Sometimes in life, we fail, we don’t get the thing we desire, the favourite game we want, the girl we love, or the running race trophy in the first-grade sports meet, the bike we want, or the lemon rice from the restaurant we like. Losing is an integral part of life in a world filled with competition, or as Charles Darwin dubbed it “Survival of the fittest”. We are all human, we feel anger, desire, the sadness of loss and various innumerable emotions which I can’t list out here. We need to come to terms with the fact that things are not always under our control, we lose a lot. Is there a remedy to this losing phenomenon? As of late, to encourage children and to protect their feelings, schools have started out handing participation prizes to all children saying “Everyone is a winner”. Is this the remedy to protect the feelings of children?
The Tantrum Of A Child
Imagine your child comes home one day with a trophy saying “Daddy I got a trophy”, and when you ask how they got it they’ll tell “They gave it to me for participating”, and you’ll feel happy and place it on the fridge where everyone can see. Imagine another child saying they got a winner’s trophy, they will not have the same reaction, when you ask them why, the answer will be along the lines of “It’s nothing special, everyone got it”. The frustration from a child unable to express themselves verbally with their meagre vocabulary is not a sight to behold.

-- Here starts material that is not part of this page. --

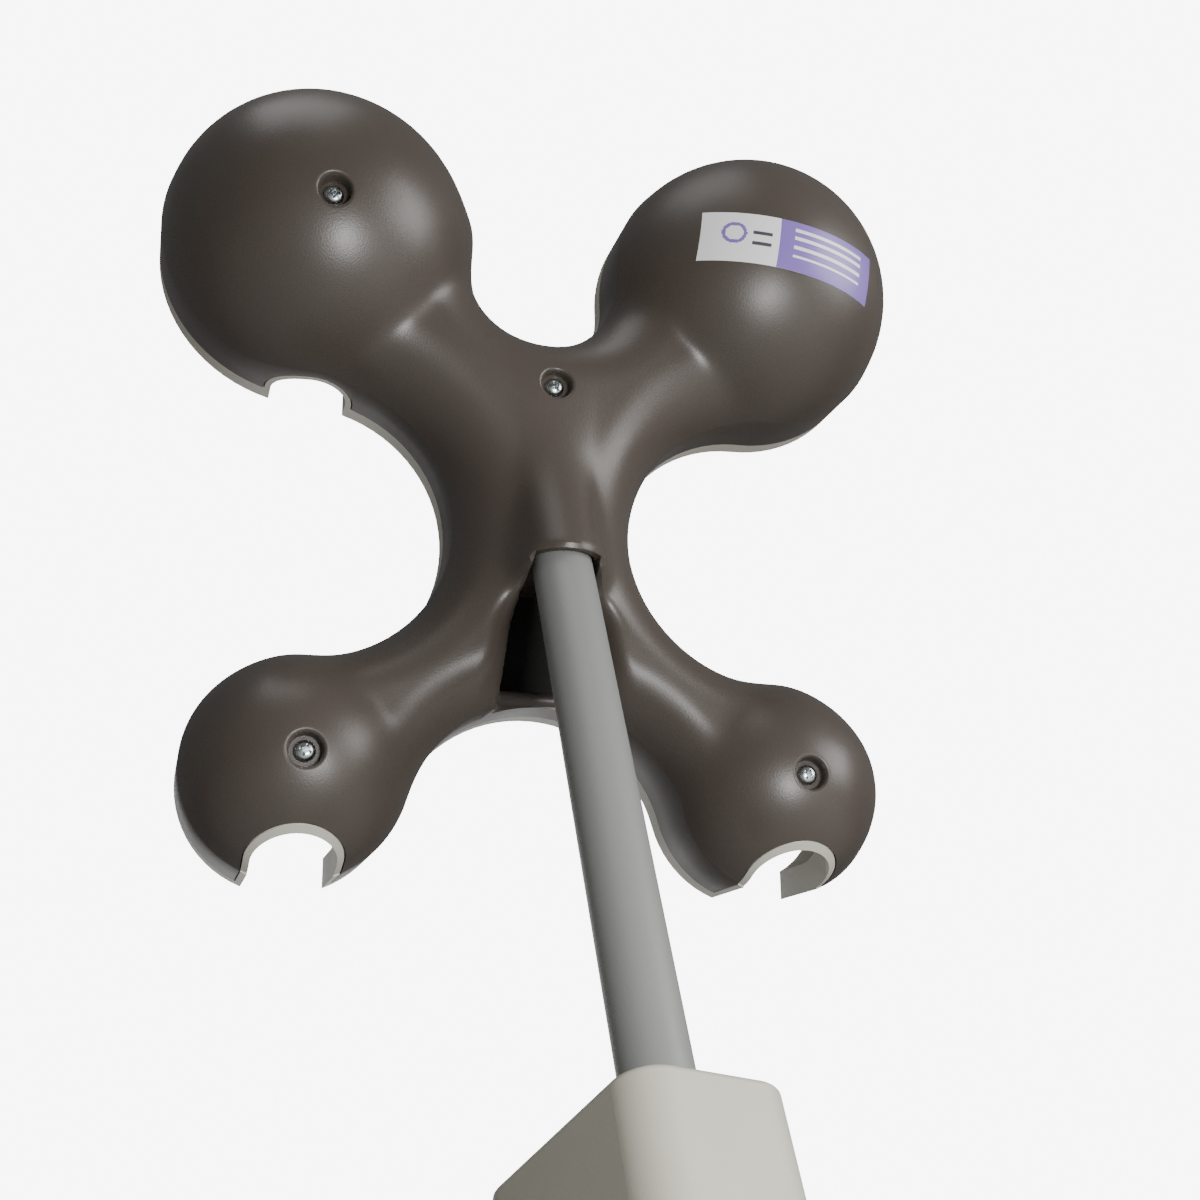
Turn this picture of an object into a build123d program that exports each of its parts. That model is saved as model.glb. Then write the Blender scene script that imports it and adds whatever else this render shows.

The presupposition that a child’s feelings must be protected for their own good is outrageous, people have no idea how pernicious it is to the child’s development, protecting a child from experiencing basic human negative emotions at prima facie might seem like a good thing, but it is not, the perception of an adult depends on how he perceived various emotions during his growing years. The classic Sleeping Beauty is an example, the three fairies kept Aurora away from civilization to protect her, devoid of human contact for 16 years, and at the first sight of a human male she just runs away in fear, or the overprotected girl/boy sheltered in an extremely strict household only restricting them to their studies, and the moment they enter the adult world with their “new found freedom”, they descend into depravity and spiral with little to no chances of recovery, and this is a terrible sight to withhold for the guardians, leaving them with the question “What did we do wrong?”.
Expose them to Human Emotions
Back to the issue of participation trophies, yes children should learn the fact that there will be winners and losers, and the losers outnumber the winners, its ok for them to understand that they lose, let them cry, they are at the stage where losing is harmless, let them brood over it for a day or two. It will build the idea of a victor as a coveted position and it will be an immense honour, it is important to instil in them that things have value, and it will be a driving factor for them to seek greatness, the butterfly effect of a loss will drive them into levels of effort which is often astounding for the beholder, but when they are protected from the feelings of defeat and incompetence, they will grow up in an entitles fashion thinking they are the protagonist of a video game and the world revolves around them, and they will grow up disliked by their peers on various levels impacting their adult social life in many ways. Competition should be encouraged, yes, it should be encouraged in a healthy manner, and unhealthy competition has its own woes. As for the winner, they deserve special honour for the tremendous amount of time and work they put in to achieve the coveted position. The whole “Everyone is a winner” thing impacts winners the most, the fact that their efforts will not be valued is the most damaging realization they can come to and it will discourage them to put no effort, be it school or sports.
Admit Defeat, Relish in Victory
And I would like to end this by saying, it’s ok to let children lose in those sports meets or not top the class in mathematics, let them know their effort is proportional to what they receive, and at the same time let them know their effort isn’t the only factor which will give them the desired outcome, there are a string of events not in their control and the only thing they can control is the amount of work they put into what they are doing. Defeat is one of those things when taken as fuel can propel them to achieve greatness.